Getting rid of extra spaces is actually easier than you've noted. When I recieve (as excel or csv files) reports that have fields filled with blank spaces I clear them using Edit > Replace. Under Advanced options, there's an option to use Regular Expressions. Using "\ " (no quotes)as the search criteria and replacing with nothing will remove all spaces from each cell. using "\ \ " will remove only instances in which 2 spaces appear together - thus preserving single spaces (in full name fields, for example).

Andrew Z said...

Anonymous,

Perfect suggestion about the regex. I linked your comment from the body of the article. Thanks!


Andrew

Anonymous said...

Hello,
I would like to also define the cell format as a "number" in "Column options"

Anonymous said...

Is it also possible to split cells using regular expressions (say, splitting an address line into number, street name, street type, city and state)?

Andrew Z said...

Anonymous March 29, 2008 5:59 PM: Indirectly, yes. Use a regex to insert a unique delimiter such as a semicolon. Then, use this Text to Columns feature to split the delimiter into cells.

Anonymous said...

I just couldn't find that "Text To Columns..." menu entry after I updated to OOo 2.4 (Win platform).
Seems OOo does not append new menu entries if you have customized your menu so you have to either do it manually or reset your customizations by either using the UI or deleting the %APPDATA%\"OpenOffice.org2" directory (Win platform) before starting Calc.

--Henrik

Andrew Z said...

Henrik: If you want to save your OpenOffice.org profile (most of it, anyway), rename its directory, create a new one by starting OpenOffice.org, restore the old profile, and then copy (user configuration base path)\user\config\soffice.cfg\modules\swriter\menubar\menubar.xml which just has the menu items.

Anonymous said...

Andrew:
Funny, I actually did almost exactly that except I tried to trigger the new configuration to create those xml config files (that does not get created unless you alter the menubar/accelerator/toolbar) so I could compare the diff. with my old ones and then add the diff. to the new ones.
All this, just to convince my self I wouldn't miss out on some new fancy functions in 2.4 :)
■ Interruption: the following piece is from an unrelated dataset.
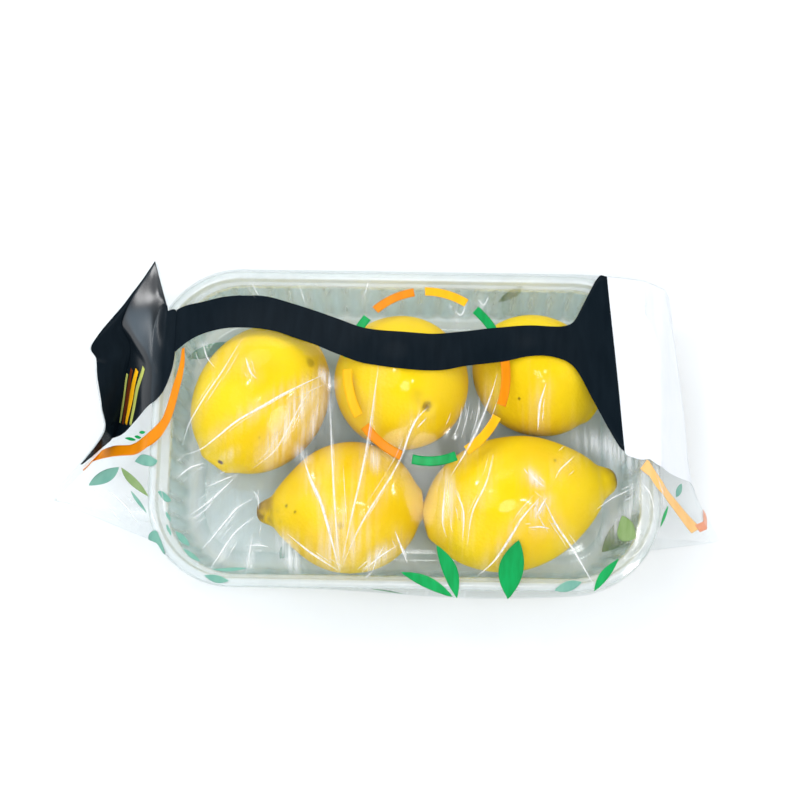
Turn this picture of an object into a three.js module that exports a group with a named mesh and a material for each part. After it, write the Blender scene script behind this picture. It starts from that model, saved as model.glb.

It would be nice if the user customization was designed so that your settings just saved the appended customization in the xml files and not the whole settings.
Would make it much easier to migrate to a new version.
Wonder if there are any feature request on the issue tracker in that direction ? A quick search on the words "customize" and "soffice.cfg" at http://qa.openoffice.org/issues/query.cgi
with the options FEATURE and ENHANCMENT sat didn't give me any result though.
--Henrik

Mike Ritter said...

I want to split my cell at the first space (file_name my file description). Is there a formula I can plug in?

Mike Ritter said...

I received an answer in the forum at http://user.services.openoffice.org/en/forum/viewtopic.php?f=9&t=6174. Thanks all!

Tony Bullard said...

I'd love to know how to do the opposite. I'd like to combine two columns into one.

Anonymous said...

Thanks for this tutorial, it provided exactly the information we were looking for. Your work is much appreciated!!

George Johnson said...

If you want to merge two columns ( or more ) of text, in OO or Excel for that matter, use the ampersand in a cell formula.
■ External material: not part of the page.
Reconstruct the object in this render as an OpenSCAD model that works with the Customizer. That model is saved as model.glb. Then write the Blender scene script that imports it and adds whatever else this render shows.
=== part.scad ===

Say you have Firstname in col A and Surname in col B, col C formula would be : =A1&" "&B1

Simple!

Anonymous said...

fuggypiggy, helped my issues, i did not read whole document :D

anita said...

I am trying to figure out how to convert a colum containing both number and text. For ex: 44example. I want only the text and it is ok if i can delete the number. How do i work on calc in openoffice. Pls help

Andrew Z said...

Anita: There are a few ways. The most simple is to highlight the area and perform a Find and Replace on the highlighted selection. Replace all numbers with blanks. You may do each number separately, or if you want an advanced method, use a regular expression in the search field.

chrisRoald said...

Hi. Is there a OOCalc function that will perform text to columns-like parsing so that I can combine the Match function and get an index?